==== Given information ====

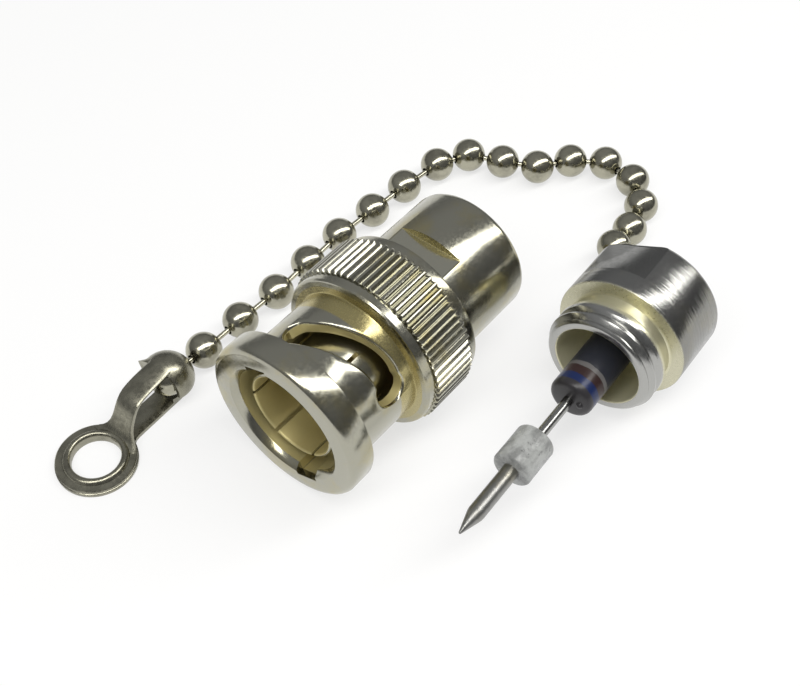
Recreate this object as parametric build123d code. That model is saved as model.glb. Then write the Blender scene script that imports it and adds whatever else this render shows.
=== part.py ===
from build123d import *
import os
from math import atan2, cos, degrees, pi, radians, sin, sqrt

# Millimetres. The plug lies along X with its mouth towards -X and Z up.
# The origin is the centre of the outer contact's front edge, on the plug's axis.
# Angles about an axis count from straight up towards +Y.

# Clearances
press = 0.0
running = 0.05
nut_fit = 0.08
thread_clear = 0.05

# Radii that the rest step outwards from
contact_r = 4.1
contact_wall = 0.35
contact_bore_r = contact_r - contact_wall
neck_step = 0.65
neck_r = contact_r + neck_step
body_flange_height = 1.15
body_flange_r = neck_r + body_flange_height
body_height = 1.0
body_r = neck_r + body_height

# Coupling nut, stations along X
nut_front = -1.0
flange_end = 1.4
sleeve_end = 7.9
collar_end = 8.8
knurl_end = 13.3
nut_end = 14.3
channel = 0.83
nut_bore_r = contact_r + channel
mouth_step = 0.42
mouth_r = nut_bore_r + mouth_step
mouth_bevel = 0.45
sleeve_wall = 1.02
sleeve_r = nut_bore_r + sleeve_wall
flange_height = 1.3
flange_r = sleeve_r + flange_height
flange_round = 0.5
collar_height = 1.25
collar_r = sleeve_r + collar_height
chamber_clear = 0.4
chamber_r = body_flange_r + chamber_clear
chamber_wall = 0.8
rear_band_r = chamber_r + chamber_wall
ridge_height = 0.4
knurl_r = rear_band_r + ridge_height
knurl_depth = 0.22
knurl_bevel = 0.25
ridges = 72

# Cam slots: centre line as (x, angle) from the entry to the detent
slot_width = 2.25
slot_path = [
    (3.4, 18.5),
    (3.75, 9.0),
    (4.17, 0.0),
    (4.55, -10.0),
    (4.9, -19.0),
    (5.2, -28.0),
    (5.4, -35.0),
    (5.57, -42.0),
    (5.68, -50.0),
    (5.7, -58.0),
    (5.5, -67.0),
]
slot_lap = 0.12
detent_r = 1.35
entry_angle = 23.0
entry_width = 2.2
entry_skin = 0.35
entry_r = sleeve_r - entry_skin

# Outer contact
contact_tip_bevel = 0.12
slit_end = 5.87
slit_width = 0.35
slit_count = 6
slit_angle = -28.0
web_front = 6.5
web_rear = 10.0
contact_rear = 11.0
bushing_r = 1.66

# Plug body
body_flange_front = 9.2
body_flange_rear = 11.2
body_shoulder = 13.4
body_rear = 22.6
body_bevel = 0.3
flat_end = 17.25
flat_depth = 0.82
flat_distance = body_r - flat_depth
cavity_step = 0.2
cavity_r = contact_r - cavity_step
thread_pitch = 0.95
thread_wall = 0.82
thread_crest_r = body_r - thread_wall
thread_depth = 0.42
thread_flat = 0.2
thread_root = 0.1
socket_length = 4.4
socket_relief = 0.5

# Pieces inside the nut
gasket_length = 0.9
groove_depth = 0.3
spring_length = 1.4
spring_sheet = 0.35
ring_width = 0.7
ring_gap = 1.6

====

* [What to do]
Print out the whole listing exactly as it appears.

* [Exercise solution]
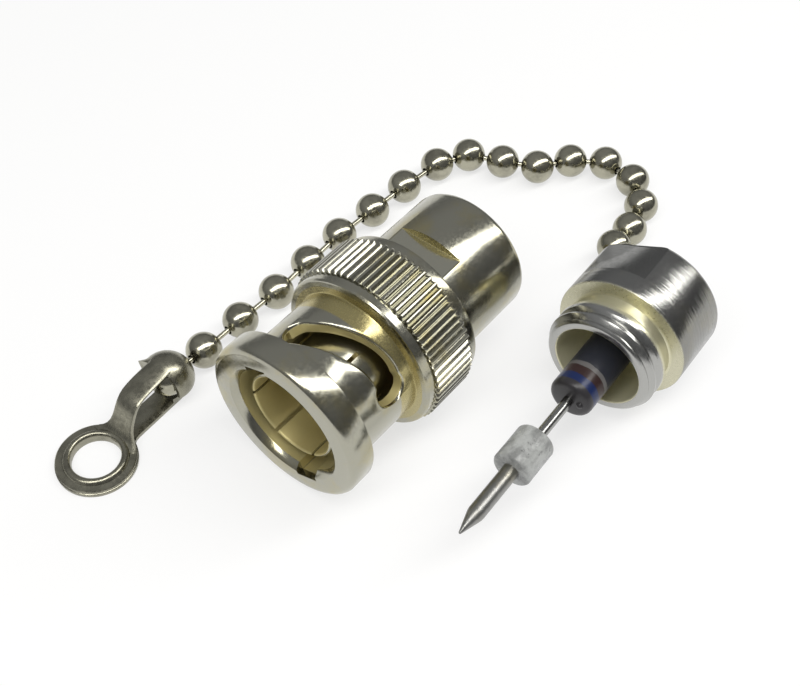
Recreate this object as parametric build123d code. That model is saved as model.glb. Then write the Blender scene script that imports it and adds whatever else this render shows.
=== part.py ===
from build123d import *
import os
from math import atan2, cos, degrees, pi, radians, sin, sqrt

# Millimetres. The plug lies along X with its mouth towards -X and Z up.
# The origin is the centre of the outer contact's front edge, on the plug's axis.
# Angles about an axis count from straight up towards +Y.

# Clearances
press = 0.0
running = 0.05
nut_fit = 0.08
thread_clear = 0.05

# Radii that the rest step outwards from
contact_r = 4.1
contact_wall = 0.35
contact_bore_r = contact_r - contact_wall
neck_step = 0.65
neck_r = contact_r + neck_step
body_flange_height = 1.15
body_flange_r = neck_r + body_flange_height
body_height = 1.0
body_r = neck_r + body_height

# Coupling nut, stations along X
nut_front = -1.0
flange_end = 1.4
sleeve_end = 7.9
collar_end = 8.8
knurl_end = 13.3
nut_end = 14.3
channel = 0.83
nut_bore_r = contact_r + channel
mouth_step = 0.42
mouth_r = nut_bore_r + mouth_step
mouth_bevel = 0.45
sleeve_wall = 1.02
sleeve_r = nut_bore_r + sleeve_wall
flange_height = 1.3
flange_r = sleeve_r + flange_height
flange_round = 0.5
collar_height = 1.25
collar_r = sleeve_r + collar_height
chamber_clear = 0.4
chamber_r = body_flange_r + chamber_clear
chamber_wall = 0.8
rear_band_r = chamber_r + chamber_wall
ridge_height = 0.4
knurl_r = rear_band_r + ridge_height
knurl_depth = 0.22
knurl_bevel = 0.25
ridges = 72

# Cam slots: centre line as (x, angle) from the entry to the detent
slot_width = 2.25
slot_path = [
    (3.4, 18.5),
    (3.75, 9.0),
    (4.17, 0.0),
    (4.55, -10.0),
    (4.9, -19.0),
    (5.2, -28.0),
    (5.4, -35.0),
    (5.57, -42.0),
    (5.68, -50.0),
    (5.7, -58.0),
    (5.5, -67.0),
]
slot_lap = 0.12
detent_r = 1.35
entry_angle = 23.0
entry_width = 2.2
entry_skin = 0.35
entry_r = sleeve_r - entry_skin

# Outer contact
contact_tip_bevel = 0.12
slit_end = 5.87
slit_width = 0.35
slit_count = 6
slit_angle = -28.0
web_front = 6.5
web_rear = 10.0
contact_rear = 11.0
bushing_r = 1.66

# Plug body
body_flange_front = 9.2
body_flange_rear = 11.2
body_shoulder = 13.4
body_rear = 22.6
body_bevel = 0.3
flat_end = 17.25
flat_depth = 0.82
flat_distance = body_r - flat_depth
cavity_step = 0.2
cavity_r = contact_r - cavity_step
thread_pitch = 0.95
thread_wall = 0.82
thread_crest_r = body_r - thread_wall
thread_depth = 0.42
thread_flat = 0.2
thread_root = 0.1
socket_length = 4.4
socket_relief = 0.5

# Pieces inside the nut
gasket_length = 0.9
groove_depth = 0.3
spring_length = 1.4
spring_sheet = 0.35
ring_width = 0.7
ring_gap = 1.6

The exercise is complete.